Some activists are focused on the people behind the policy and want Biden to fire Rob Malley, his special envoy for Iran. Malley has led the U.S. team’s efforts to restore the nuclear deal.
Malley drew criticism over the weekend for a tweet in which he said Iran’s protesters wanted their government “to respect their dignity and human rights.” Activists said Malley was misrepresenting what the protesters wanted, which was an end to the regime.
A senior State Department official dismissed talk of a Malley ouster. “Rob is a tremendous public servant whose leadership as Special Envoy will remain indispensable,” the official said.
Adding to the complexity for the administration is that Iranian activists, especially those outside Iran, are far from united. While there’s a growing sense among Iranians that it’s long past time to give up on reforming the regime and instead topple it, there are disagreements on tactics.

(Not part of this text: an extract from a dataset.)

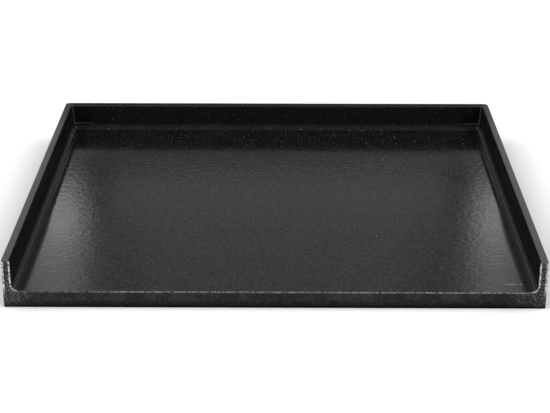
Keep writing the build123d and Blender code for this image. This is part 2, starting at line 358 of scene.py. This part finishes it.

For instance, some say imposing sanctions on Iran is a bad idea because such economic measures often hurt ordinary Iranians. Others say sanctions are the best, most realistic way to weaken the government.
Many Iranian activists criticize one another in public forums, and, even when they slam the Biden team, it’s often for opposite reasons. Meanwhile, reliable information from inside Iran is hard to get because of the regime’s efforts to limit access to the internet and social media.
Key questions now include how long Iran’s protests can last, how much they will grow, and how the regime will respond if it feels the situation has gone beyond its control. Iran’s clerical leadership has many weapons at its disposal, including the Islamic Revolutionary Guard Corps security force, and the repression could become more severe.
At the same time, some U.S. officials note, revolutionary movements — including the one that brought Iran’s Islamists to power more than 40 years ago — sometimes take many months or even years to achieve their aims.
Then, of course, the critical question becomes, “What replaces the regime?” But at this point, that’s a subject that U.S. officials don’t even want to hypothesize about.